Une scène extérieure, où tout paraît calme. Seul le vrombisse­ment du moteur d’un camion vient ébranler la tranquillité de la ville. Dans le coffre, il y a une peluche de la forme d’un singe qui parle. Encore une fois, il s’agit d’une métaphore. Le singe ne symbolise-t-il pas l’homme primitif? L’être humain n’a-t-il pas pu se dévelop­per grâce à la capacité de rêver et de poursuivre ses rêves, défiant la nature ?

Une ville à paradoxes

La réalité dans le film est déce­vante et les rêves sont avortés. Pour incarner cet état de fait, les réalisa­teurs jouent sur la symbolique des jeunes traversant le désert et l’oasis de paix, représenté par le complexe hôtelier. Celui-ci continue de fonc­tionner, même en l’absence de clients. Charm Al-Cheikh se pré­sente parfois comme un lieu pour les corrompus et les débauchés, regroupant de multiples nationali­tés. C’est aussi la ville moderne du tout est permis. Les séquences fil­mées accentuent l’impression que l’on est dans le vide. De quoi rele­ver une volonté de s’échapper d’une réalité qui pèse sur les per­sonnages. On poursuit son Rêve lointain dans un milieu quasi sur­réaliste, où se rencontrent la ville et le désert, la permissivité et la sta­gnation.

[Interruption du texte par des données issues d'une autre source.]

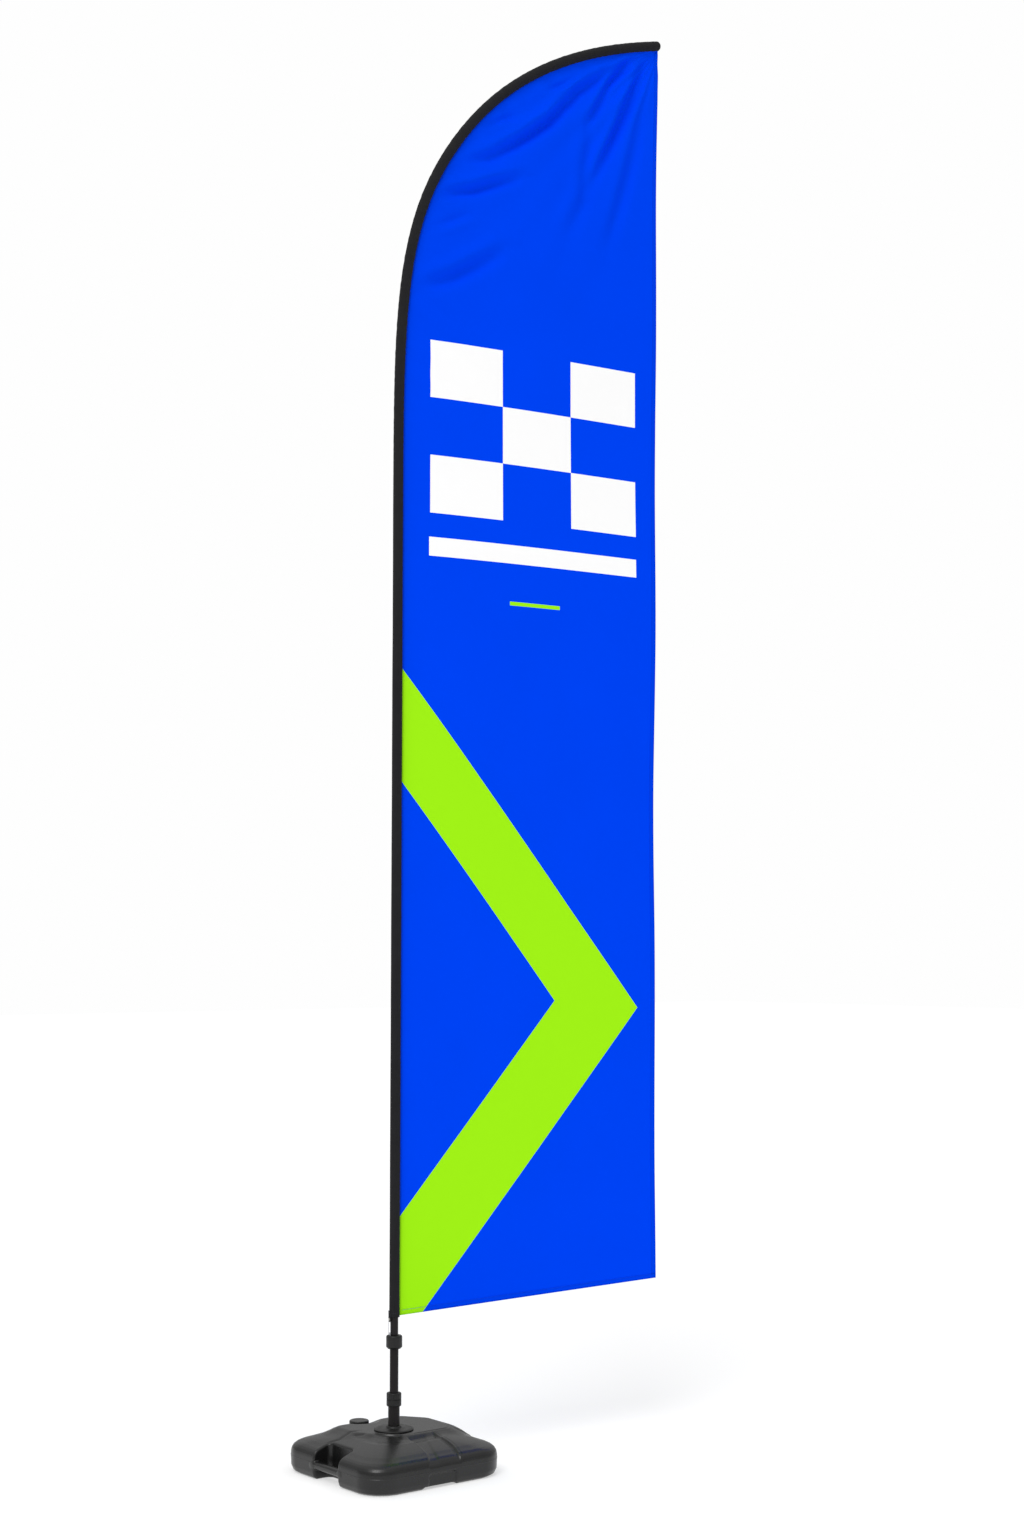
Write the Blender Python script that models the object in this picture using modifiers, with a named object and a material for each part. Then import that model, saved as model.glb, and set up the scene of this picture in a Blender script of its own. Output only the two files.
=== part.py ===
"""Feather flag on a sectioned pole, turning on a spindle in a fillable moulded base.

Metres, +Z up. The origin is on the pole's axis, in the middle of the base's underside.
The base's sides face X and Y. The mast group is drawn in its own XZ plane, bending
towards its own +X, and hangs on an empty that turns it to FLAG_HEADING.
"""

import math

import bmesh
import bpy
from mathutils import Vector
from mathutils.geometry import interpolate_bezier

# Clearances
GAP = 0.0003  # between pieces that touch, screw or press together
RUNNING_GAP = 0.0007  # radial, round what turns or screws off

# Base tank
BASE_SIDE = 0.450
BASE_CORNER = 0.074
TANK_WALL = 0.0035
FOOT_INSET = 0.017
SEAM_HEIGHT = 0.045
SHOULDER_HEIGHT = 0.077
SHOULDER_INSET = 0.028
SLOPE_CURVE = 0.9  # how early the top rises from the shoulder
SLOPE_REACH = 0.072  # how far the slope runs in from the shoulder
LOBE_HEIGHT = 0.101  # the flat of the top, round the raised pad
LOBE_CORNER = 0.085
WELL_WALL = 0.005
WELL_FLOOR = 0.0055

# Raised pad that carries the post, reaching to the right and the back
PLATEAU_HEIGHT = 0.113
PAD_CORNERS = (
    (-0.005, -0.070),
    (0.132, -0.070),
    (0.160, -0.040),
    (0.160, 0.070),
    (0.115, 0.134),
    (-0.100, 0.136),
    (-0.100, 0.045),
    (-0.058, -0.052),
)
PAD_ROUNDING = 0.022
PAD_SLOPE = ((-0.036, 0.030), (-0.012, 0.014), (-0.0035, 0.0045), (0.0, 0.0))  # drop, growth

# Grip on the -X side, and the shallow arch under the -Y side
GRIP_WIDTH = 0.120
GRIP_BAR_DEPTH = 0.022
GRIP_BAR_LOW = 0.028
GRIP_BAR_HIGH = 0.048
FINGER_SPACE = 0.038
GRIP_CORNER = 0.010
ARCH_WIDTH = 0.110
ARCH_HEIGHT = 0.007
ARCH_DEPTH = 0.012

# Filler on the +Y side
FILLER_FROM_SIDE = 0.057
FILLER_BOSS_RADIUS = 0.031
FILLER_BOSS_PROUD = 0.0004  # over the slope at the boss's inner edge
FILLER_DISH_LOW = 0.033  # radius of the dish in the pad round the boss, at its bottom
FILLER_DISH_HIGH = 0.057  # and at the pad's top
NECK_RADIUS = 0.0215
NECK_BORE = 0.0180
NECK_HEIGHT = 0.0085
CAP_RADIUS = 0.0275
CAP_TOP_THICKNESS = 0.0025
GASKET_THICKNESS = 0.0015

# Post, its screwed foot and its flange
POST_RADIUS = 0.016
POST_WALL = 0.002
POST_SHOWS = 0.077  # from the plateau to the post's top
INSERT_HEIGHT = 0.0245
STUD_RADIUS = 0.008
STUD_LENGTH = 0.018
PLUG_HEIGHT = 0.015
FLANGE_RADIUS = 0.0545
FLANGE_THICKNESS = 0.0052
FLANGE_LIP = 0.006
FLANGE_LIP_WALLS = (0.0045, 0.0060)  # at the lip's top and foot
FLANGE_EDGE = 0.0015
SEAL_RADIUS = 0.030
SEAL_THICKNESS = 0.0014

# Twist lock on the post's top
LOCK_WALL = 0.0042
LOCK_BELOW_TOP = 0.013
LOCK_CEILING = 0.004
COLLET_HEIGHT = 0.0125
COLLET_WALL = 0.004
COLLET_SLOT = 0.002
RING_TOP_THICKNESS = 0.0055

# Riser, spindle and thrust washer
RISER_WALL = 0.0015
RISER_IN_POST = 0.080
RISER_SHOWS = 0.1185  # from the lock ring to the hub collar
GUIDE_HEIGHT = 0.022
GUIDE_WALL = 0.0014
GUIDE_TURN_IN = 0.004  # under the riser's end
GUIDE_LIP = 0.001  # of the turn-in, inside the riser's bore
SPINDLE_RADIUS = 0.006
SPINDLE_ABOVE_HUB = 0.150
SPINDLE_IN_RISER = 0.045
WASHER_THICKNESS = 0.0015

# Hub collar at the mast's foot
HUB_WALL = 0.0098
HUB_HEIGHT = 0.0365
HUB_CHAMFER = 0.005
HUB_OVER_RISER = 0.0085
HUB_WEB = 0.0075
BUSH_HEIGHT = 0.022

# Mast line: straight, then two smooth stretches through the knee to the tip
SLEEVE_ABOVE_HUB = 0.049
FLAG_HEIGHT = 3.833  # sleeve's foot to the tip
BEND_RISE = 1.620
BEND_REACH = 0.916
KNEE = (0.199, 1.1825)  # from the bend's start
KNEE_ANGLE = math.radians(54.5)
TIP_ANGLE = math.radians(13.2)
BEND_HANDLES = (0.6255, 0.354, 0.280, 0.324)
FLAG_HEADING = math.radians(-8.0)

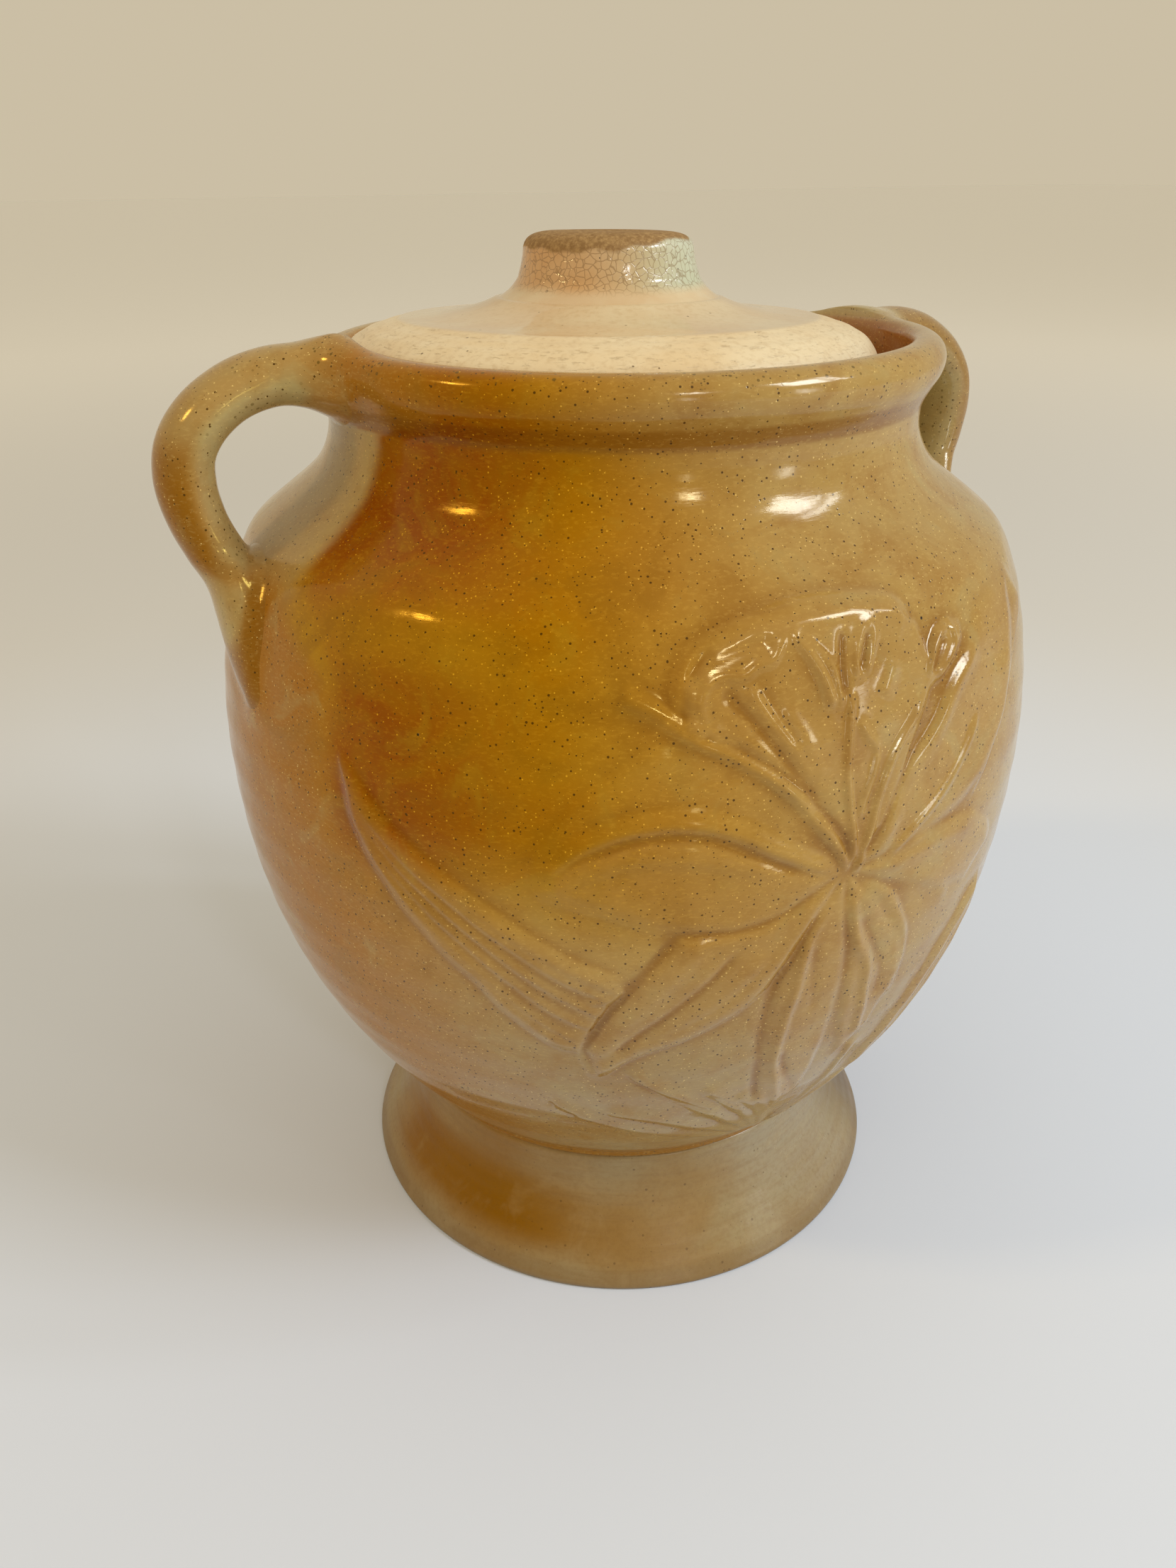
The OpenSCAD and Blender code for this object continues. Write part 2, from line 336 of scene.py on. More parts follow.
# Raised petals and leaf blades: (outline, height, how far in the edge slopes), in mm
CENTRE = (-0.5, 121)
BLADES = [
    (LEAF_LOW + LEAF_HIGH[::-1], 0.7, 1.6),
    (RIGHT_LOW + RIGHT_HIGH[::-1], 0.7, 1.6),
    ([(-36.6, 121.3), (-33.4, 127.4), (-29.2, 131.4), (-24, 133.6), (-18.6, 133.5), (-14, 131.3),
      (-9.6, 127.2), (-5, 123.2), CENTRE, (-8, 114), (-14, 112), (-21.6, 113.4), (-30, 118)], 0.8, 3.2),
    ([CENTRE, (-7.4, 104.6), (-10.4, 98.4), (-14, 93.2), (-19, 88.9), (-24, 85.4), (-29.8, 77),
      (-31.4, 86), (-28.5, 96), (-24.5, 105), (-20.4, 113), (-11, 114)], 1.0, 2.6),
    ([CENTRE, (-5.4, 133.4), (-13, 143.6), (-20, 150), (-20.4, 156.5), (-17, 161.5), (-12, 164),
      (-5, 165.2), (1, 165.4), (7, 164.2), (11, 161), (13, 152), (8, 140), (4, 128)], 0.9, 1.5),
    ([CENTRE, (9, 138), (16.3, 151), (24, 159.4), (30, 161), (36.2, 160.5), (34.2, 155), (31.2, 146.5),
      (28.6, 139), (25.2, 133.4), (19.6, 126), (10, 121.6)], 0.7, 3.0),
    ([CENTRE, (7, 121.6), (13, 122.6), (20.4, 121.4), (27.6, 115), (30, 110.4), (24, 105), (17, 108),
      (9, 115)], 0.6, 2.6),
    ([CENTRE, (-7.6, 104), (-9.4, 92), (-9, 78), (-6, 62), (-1, 52), (2.5, 62), (2, 80), (1.6, 100)],
     0.6, 2.0),
    ([CENTRE, (1.8, 100), (3, 84), (6, 70), (10.6, 78), (12, 92), (10.4, 101), (5, 112.4)], 0.7, 2.0),
    ([(3.3, 164.4), (0.9, 163.6), (-0.5, 160), (-0.9, 156.4), (-0.6, 152.4), (1.7, 153.3), (4.1, 157),
      (5.2, 160.4), (4.8, 163.2)], 1.15, 1.6),
    ([(16.9, 160), (13.8, 158.9), (11.4, 155.2), (10.3, 151.2), (10.4, 148.4), (13.4, 150.4), (17, 152.8),
      (19.3, 156), (19.3, 158.4)], 1.1, 1.6),
]
LEAF_BASE = (3, 37)
LEAF_TIPS = [((-37.6, 65.2), (-30, 57)), ((-29, 63), (-20, 60)), ((-26.8, 78.8), (-14, 62)),
             ((-15.4, 70.6), (-7, 59)), ((-9.6, 66), (-2, 55)), ((9, 74), (9, 57)), ((20, 66), (13, 52))]
BASE_LEAVES = [
    edge([tip, *cubic(tip, (np.array(tip) + bend) / 2, bend, LEAF_BASE, 5)[1:4], LEAF_BASE], 1.3, 2.6, 0.8)
    for tip, bend in LEAF_TIPS
]
RIDGES = (STAMENS + UPPER_PETALS + LEFT_PETALS + FOLDED_PETAL + LOWER_PETALS + LEFT_LEAF
          + RIGHT_LEAF + BASE_LEAVES)
GROOVES = [
    ridge([(-19.6, 155), (-18.4, 159.2), (-15.4, 160.6), (-12.5, 161.6), (-9.6, 162)], 0.9, 1.2),
    ridge([(-17, 149), (-9.3, 141.4), (-4.4, 134), (-1.2, 127), (-0.1, 121.5)], 1.0, 0.9),
    ridge([(-0.9, 162), (-1.3, 157), (-1.3, 152.5)], 0.9, 0.7),
    ridge([(2.6, 161.2), (1.7, 158), (1.1, 155.6)], 1.0, 0.5),
    ridge([(15.4, 157.2), (13.8, 154.6), (12.3, 152)], 1.1, 0.55),
    ridge([(-15.9, 155.7), (-14.1, 152.7), (-12, 149.5), (-9.6, 145.1), (-6.9, 139.9), (-3.6, 132)],
          1.0, 1.4),
    ridge([(-11.4, 155.4), (-9.2, 150.5), (-7, 145.6)], 0.4, 1.2),
    ridge([(-31, 127.6), (-26, 131), (-20, 131.8), (-15.5, 130), (-10.5, 126), (-6, 122.6)], 0.7, 1.1),
    ridge([(-20.4, 112.6), (-23, 106.6), (-26, 100), (-29, 94), (-30.8, 88)], 0.8, 1.2),
    ridge([(-13, 109.4), (-17, 101.6), (-21.6, 94.6), (-25.6, 88.6), (-27.4, 85)], 0.9, 1.0),
    ridge([(-3.2, 116), (-5, 109.6), (-7.4, 102), (-8.4, 93), (-8.3, 83), (-7.2, 72), (-5.6, 62)], 1.3, 1.3),
    ridge([(-3.4, 107), (-2.8, 98), (-2, 90)], 0.5, 1.2),
    ridge([(-5, 80), (-3.2, 73), (-1, 67.4), (1.4, 61)], 0.7, 1.0),
    ridge([(2.6, 111), (5.4, 103), (7.8, 96), (8.8, 87)], 0.6, 1.1),
    ridge([(-26.6, 78.6), (-24, 74), (-20, 69.4), (-16, 64.6), (-12.4, 60.6)], 0.9, 0.6),
    ridge([(-15.2, 70.2), (-11.6, 65.4), (-8, 60.8)], 0.6, 0.6),
    ridge([(-37.6, 65.2), (-35.6, 62.9), (-33.4, 60.4)], 1.0, 0.9),
]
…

Parmi les caractéristiques de ce long métrage aussi, la transcen­dance des frontières entre réalité et imagination, entre le documentaire et la fiction. Du coup, on parvient difficilement à classer le film, à le ranger sous une étiquette. Et l’on est placé dans une zone grise qu’ont choisie volontairement les réalisa­teurs pour rompre avec les genres stéréotypés. Rien ne se passe, per­sonne ne vient, à la manière de Beckett dans En Attendant Godot. Les spectateurs ressentent l’absur­dité de la situation dans cette ville à paradoxes.

Ayant participé au dernier Festival du cinéma africain, en mars dernier, Le Rêve lointain suscite maintes interrogations à chaque projection. Marwan Emara, l’un des deux réalisa­teurs, essaye de dépasser les questions à préjugés et les classi­fications catégoriques. Il ne cesse de répéter à ses interlocu­teurs: « Regardez le film, ensuite on en discutera ».